All of that said, O’Neal, who is averaging 11.2 points (on 68.7 percent shooting) and 6.4 rebounds, has been so much better than expected. All you heard before last season was how Shaq was going to clog the lane and interfere with LeBron James’ drives to the basket in Cleveland. Has the lane in Boston seemed clogged to you this season? It hasn’t, and it’s because the Celtics have a more dynamic roster than those Cavaliers had, and because Doc Rivers has been smart enough not to utilize Shaq as a back-down post-up threat as if it were still 2002. Tom Haberstroh of ESPN.com detailed this beautifully Wednesday, so I won’t belabor it here. Suffice it to say that the Celtics rarely feed Shaq in the post at the beginning of the shot clock; instead, they run their offense as usual, asking him to set some screens along the baseline and be ready at the edge of the paint if and when his man moves to help on Rajon Rondo or jump out on a Ray Allen curl.

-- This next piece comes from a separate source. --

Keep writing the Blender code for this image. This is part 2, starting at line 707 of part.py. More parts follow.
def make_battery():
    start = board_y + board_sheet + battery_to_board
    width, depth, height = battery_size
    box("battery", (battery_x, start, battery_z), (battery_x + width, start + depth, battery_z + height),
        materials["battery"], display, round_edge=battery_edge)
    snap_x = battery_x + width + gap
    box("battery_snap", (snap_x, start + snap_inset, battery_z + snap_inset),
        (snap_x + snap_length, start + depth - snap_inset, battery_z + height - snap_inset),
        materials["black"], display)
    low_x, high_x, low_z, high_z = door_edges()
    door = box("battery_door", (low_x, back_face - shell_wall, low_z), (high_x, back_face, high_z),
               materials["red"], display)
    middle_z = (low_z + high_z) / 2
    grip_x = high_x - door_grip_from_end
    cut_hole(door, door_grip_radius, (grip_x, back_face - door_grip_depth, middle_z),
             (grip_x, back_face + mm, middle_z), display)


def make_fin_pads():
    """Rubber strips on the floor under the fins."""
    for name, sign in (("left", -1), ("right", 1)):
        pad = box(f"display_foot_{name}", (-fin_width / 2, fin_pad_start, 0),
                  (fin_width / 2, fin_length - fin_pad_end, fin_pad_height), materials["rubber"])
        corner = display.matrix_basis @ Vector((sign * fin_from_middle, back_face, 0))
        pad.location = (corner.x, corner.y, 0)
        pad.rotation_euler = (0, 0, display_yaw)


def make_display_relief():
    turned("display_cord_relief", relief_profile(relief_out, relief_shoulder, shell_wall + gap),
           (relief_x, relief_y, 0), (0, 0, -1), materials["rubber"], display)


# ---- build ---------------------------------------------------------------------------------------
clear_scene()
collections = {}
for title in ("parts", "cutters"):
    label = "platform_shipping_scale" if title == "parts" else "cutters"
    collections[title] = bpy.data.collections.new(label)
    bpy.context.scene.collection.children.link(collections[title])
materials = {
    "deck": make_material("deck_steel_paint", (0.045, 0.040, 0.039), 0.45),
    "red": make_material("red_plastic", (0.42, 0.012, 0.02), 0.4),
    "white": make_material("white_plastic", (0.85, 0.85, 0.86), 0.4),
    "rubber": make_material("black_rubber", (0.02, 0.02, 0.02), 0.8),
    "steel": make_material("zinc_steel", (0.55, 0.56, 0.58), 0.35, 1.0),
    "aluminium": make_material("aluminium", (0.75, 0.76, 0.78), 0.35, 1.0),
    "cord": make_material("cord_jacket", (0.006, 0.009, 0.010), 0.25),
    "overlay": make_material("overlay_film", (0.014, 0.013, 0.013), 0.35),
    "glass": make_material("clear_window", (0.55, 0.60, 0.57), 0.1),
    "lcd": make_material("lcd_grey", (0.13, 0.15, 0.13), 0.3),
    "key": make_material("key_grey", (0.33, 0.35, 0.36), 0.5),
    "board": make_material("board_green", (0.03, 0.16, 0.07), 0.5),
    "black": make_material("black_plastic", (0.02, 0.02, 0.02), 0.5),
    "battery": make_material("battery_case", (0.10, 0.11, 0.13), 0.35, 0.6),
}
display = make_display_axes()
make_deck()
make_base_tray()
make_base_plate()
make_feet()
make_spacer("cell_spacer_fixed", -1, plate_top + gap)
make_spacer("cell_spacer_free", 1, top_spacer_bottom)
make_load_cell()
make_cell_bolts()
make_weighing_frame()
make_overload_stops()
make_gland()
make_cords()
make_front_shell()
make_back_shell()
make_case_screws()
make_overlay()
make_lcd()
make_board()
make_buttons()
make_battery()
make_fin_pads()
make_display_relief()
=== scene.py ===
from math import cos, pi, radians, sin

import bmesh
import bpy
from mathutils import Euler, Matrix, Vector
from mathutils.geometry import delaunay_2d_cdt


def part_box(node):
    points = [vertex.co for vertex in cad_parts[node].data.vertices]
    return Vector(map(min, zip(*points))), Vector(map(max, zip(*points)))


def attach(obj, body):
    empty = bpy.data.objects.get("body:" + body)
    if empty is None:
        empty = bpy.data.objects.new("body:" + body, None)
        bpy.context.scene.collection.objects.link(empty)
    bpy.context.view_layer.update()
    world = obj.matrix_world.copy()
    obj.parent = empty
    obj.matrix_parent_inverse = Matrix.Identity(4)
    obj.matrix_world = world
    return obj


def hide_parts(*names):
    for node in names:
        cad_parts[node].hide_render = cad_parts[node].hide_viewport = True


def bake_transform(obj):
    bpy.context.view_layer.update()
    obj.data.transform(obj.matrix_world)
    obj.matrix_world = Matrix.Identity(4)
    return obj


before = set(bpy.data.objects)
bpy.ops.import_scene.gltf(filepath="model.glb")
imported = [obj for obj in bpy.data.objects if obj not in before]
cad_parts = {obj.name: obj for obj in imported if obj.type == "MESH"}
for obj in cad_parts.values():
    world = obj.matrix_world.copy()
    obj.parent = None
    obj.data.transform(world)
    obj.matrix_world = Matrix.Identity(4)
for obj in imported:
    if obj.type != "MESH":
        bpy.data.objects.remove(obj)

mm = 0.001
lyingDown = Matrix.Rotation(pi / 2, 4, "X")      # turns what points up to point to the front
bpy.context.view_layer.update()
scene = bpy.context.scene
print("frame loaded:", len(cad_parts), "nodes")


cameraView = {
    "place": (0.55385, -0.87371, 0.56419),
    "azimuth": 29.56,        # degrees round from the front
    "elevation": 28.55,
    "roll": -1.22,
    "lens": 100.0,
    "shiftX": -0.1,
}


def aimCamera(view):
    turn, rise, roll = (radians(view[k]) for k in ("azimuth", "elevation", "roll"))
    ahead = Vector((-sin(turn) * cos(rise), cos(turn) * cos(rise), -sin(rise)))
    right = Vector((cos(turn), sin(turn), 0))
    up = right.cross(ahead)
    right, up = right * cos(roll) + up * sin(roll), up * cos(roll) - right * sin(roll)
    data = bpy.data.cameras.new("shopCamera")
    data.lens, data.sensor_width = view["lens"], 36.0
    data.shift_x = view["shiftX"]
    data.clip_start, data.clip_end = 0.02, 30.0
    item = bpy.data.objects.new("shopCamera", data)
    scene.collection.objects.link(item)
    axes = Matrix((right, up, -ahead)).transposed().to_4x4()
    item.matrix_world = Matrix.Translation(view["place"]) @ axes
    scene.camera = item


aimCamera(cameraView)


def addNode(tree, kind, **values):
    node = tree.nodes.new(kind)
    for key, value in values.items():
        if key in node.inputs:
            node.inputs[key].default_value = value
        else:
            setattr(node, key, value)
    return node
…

This not to say that O’Neal is just standing around, letting others do all the work for him. It’s not an easy thing to slide to the right spot, jump and finish a lob from Rondo — especially when you’re 38 and you can’t jump much anymore. Shaq has also rebounded about 12 percent of Boston’s misses, an elite offensive rebounding rate. That’s a valuable thing for a team that has only one good offensive rebounder (Glen Davis, not doing much offensive rebounding this year, actually) and is uniquely dependent on making the first shot it takes. Boston is never going to be a good offensive rebounding team — it ranks last this season — but an extra possession here or there means a ton to a team that shoots as well as the Celtics.

Meanwhile, on defense, Shaq is trying. He jumped out on Derrick Rose on a bunch of pick-and-rolls last Friday, almost trapping the Chicago point guard on several possessions before trying to get back into the paint and find a big guy to defend. And if you watched the first episode of The Association, a documentary following the Celtics this season and airing on ESPN, you heard Rivers tell Shaq not to bother jumping out on big guys on pick-and-pop plays if the team does not consider them significant shooting threats. Keep that in mind when you see players like New Jersey’s Johan Petro raining mid-range shots on Boston.

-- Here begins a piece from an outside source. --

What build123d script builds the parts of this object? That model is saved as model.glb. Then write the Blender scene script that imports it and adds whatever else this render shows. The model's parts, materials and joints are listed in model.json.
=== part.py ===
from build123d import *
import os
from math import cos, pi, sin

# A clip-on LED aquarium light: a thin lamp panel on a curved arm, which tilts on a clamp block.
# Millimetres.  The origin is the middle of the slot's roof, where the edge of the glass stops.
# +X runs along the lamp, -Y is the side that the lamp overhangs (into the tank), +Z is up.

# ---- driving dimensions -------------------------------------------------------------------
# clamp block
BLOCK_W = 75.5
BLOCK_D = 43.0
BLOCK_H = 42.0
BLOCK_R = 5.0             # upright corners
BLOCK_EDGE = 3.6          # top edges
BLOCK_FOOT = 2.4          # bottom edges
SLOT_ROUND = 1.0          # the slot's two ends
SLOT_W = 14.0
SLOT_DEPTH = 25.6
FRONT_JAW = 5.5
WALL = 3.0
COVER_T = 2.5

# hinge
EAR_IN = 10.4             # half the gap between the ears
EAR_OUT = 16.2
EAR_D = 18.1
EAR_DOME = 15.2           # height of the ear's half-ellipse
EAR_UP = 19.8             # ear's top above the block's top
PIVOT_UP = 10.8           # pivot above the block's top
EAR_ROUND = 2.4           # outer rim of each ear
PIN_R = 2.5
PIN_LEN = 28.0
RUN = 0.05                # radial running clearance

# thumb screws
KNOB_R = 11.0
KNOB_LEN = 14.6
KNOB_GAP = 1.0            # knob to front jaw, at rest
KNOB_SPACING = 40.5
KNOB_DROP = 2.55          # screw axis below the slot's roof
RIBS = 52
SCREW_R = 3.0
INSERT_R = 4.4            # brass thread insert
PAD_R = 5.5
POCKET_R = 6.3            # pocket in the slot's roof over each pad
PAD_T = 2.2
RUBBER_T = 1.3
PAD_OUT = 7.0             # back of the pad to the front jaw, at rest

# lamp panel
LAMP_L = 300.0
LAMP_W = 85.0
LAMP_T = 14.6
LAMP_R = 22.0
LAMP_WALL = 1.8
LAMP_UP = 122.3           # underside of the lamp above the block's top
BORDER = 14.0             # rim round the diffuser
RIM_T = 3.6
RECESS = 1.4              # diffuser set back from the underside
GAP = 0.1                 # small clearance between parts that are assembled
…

But even when he’s engaged, Shaq is a defensive liability on the pick-and-roll. There’s no way around it. Denver’s rally against the Celtics on Thursday resulted in part because Boston’s perimeter defenders had to sink down more than usual to help on Nene as the Denver center rolled to the hoop after setting a screen for Chauncey Billups or Ty Lawson. With Paul Pierce or Ray Allen or Marquis Daniels taking an extra step or two into the lane, Denver’s point guards had only to make a simple swing pass around the perimeter to find open shooters.

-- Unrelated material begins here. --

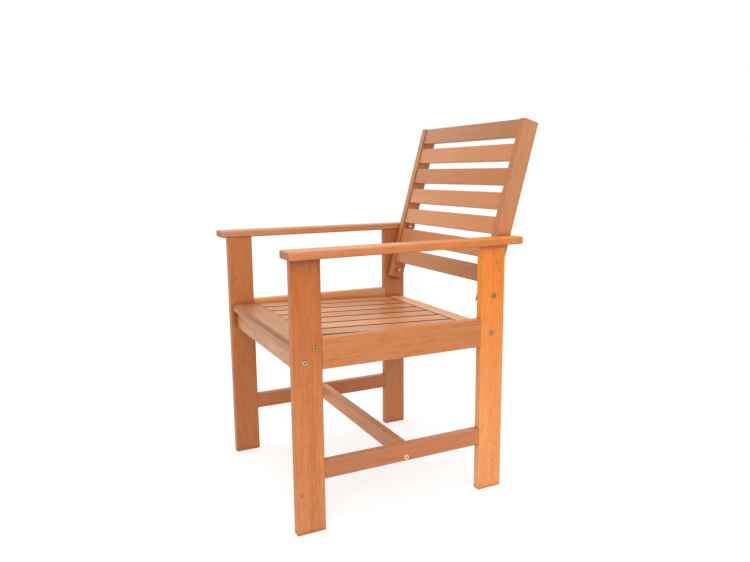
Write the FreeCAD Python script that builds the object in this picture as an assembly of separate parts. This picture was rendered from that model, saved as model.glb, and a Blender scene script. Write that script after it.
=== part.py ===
import FreeCAD, Part
import math
import os

# A fixed garden armchair of flat hardwood boards, bolted together from two side frames,
# a sloping slatted seat and a raked slatted back. Lengths are in millimetres.
# +Z is up, the sitter faces -Y and the sitter's left is +X.
# The model is drawn with Y from the front faces of the legs, and moved at the end so that
# the origin lies on the floor under the middle of the chair.

Vector = FreeCAD.Vector
origin = Vector(0, 0, 0)
across = Vector(1, 0, 0)
rearward = Vector(0, 1, 0)
upward = Vector(0, 0, 1)

# Side frames
outside_width = 541.0
frame_depth = 535.5
frame_thickness = 21.0
leg_height = 608.0
leg_width = 65.5
foot_chamfer = 1.2
arris_radius = 1.5
end_radius = 1.0
rail_height = 68.0
rail_above_seat_front = 9.5
stretcher_underside = 120.0
stretcher_height = 40.0
cross_stretcher_height = 39.0
cross_stretcher_thickness = 20.0

# Armrests
arm_thickness = 18.0
arm_slope = 0.5
arm_front_width = 63.5
arm_rear_width = 41.5
arm_front_overhang = 16.0
arm_end_past_bolt = 32.0
arm_corner_radius = 5.5
arm_edge_radius = 4.0

# Seat
seat_front_height = 426.0
seat_slope = 2.1
seat_nose_setback = 6.0
seat_board_thickness = 18.0
front_board_width = 70.0
rear_board_width = 49.5
rear_board_setback = 8.0
nose_radius = 10.0
seat_slat_count = 8
seat_slat_thickness = 12.0
seat_slat_gap = 8.0
seat_slat_rear_gap = 4.0
seat_side_gap = 5.0
apron_setback = 17.0
apron_thickness = 18.0
apron_depth = 48.0

# Back
back_rake = 15.6
stile_width = 42.0
stile_thickness = 21.0
stile_length = 452.5
stile_bolt_above_seat_front = 64.0
stile_bolt_from_rear = 30.5
stile_bolt_from_foot = 22.0
back_slat_count = 7
back_slat_height = 42.5
back_top_slat_height = 44.5
back_slat_thickness = 10.0
back_slat_setback = 4.0
back_slat_foot_clearance = 46.0

# Joinery
tenon_length = 12.0
tenon_thickness = 6.0
tenon_shoulder = 6.0
dowel_radius = 4.0
dowel_length = 38.0
arm_dowel_length = 30.0
arm_dowel_rise = 12.0
arm_dowel_clear_of_bolt = 6.0
rail_dowel_shares = (0.15, 0.45)
stretcher_dowel_shares = (0.25, 0.75)
arm_dowel_shares = (0.25, 0.75)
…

Boston’s defense has performed at an elite level with O’Neal on the court, but it’s not because of him. It’s no accident that O’Neal has played about 75 percent of his minutes in lineups that include Garnett, according to Basketball Value. Garnett is mobile enough to do a half-dozen things at once, including sometimes running out on Shaq’s man on pick-and-pops and allowing O’Neal to simply slide along the baseline and take KG’s guy. Lineups in which Davis has replaced Garnett alongside Shaq have been worse than league average on defense, according to Basketball Value. Davis is a good player who tries hard, but he can’t duplicate what Garnett does. No one can, really.

This is not meant to denigrate Shaq — not at all. He has been even more than Boston fans hoped he’d be, and he is outperforming his veteran’s-minimum contract of $1.4 million. But that doesn’t mean he’s an All-Star.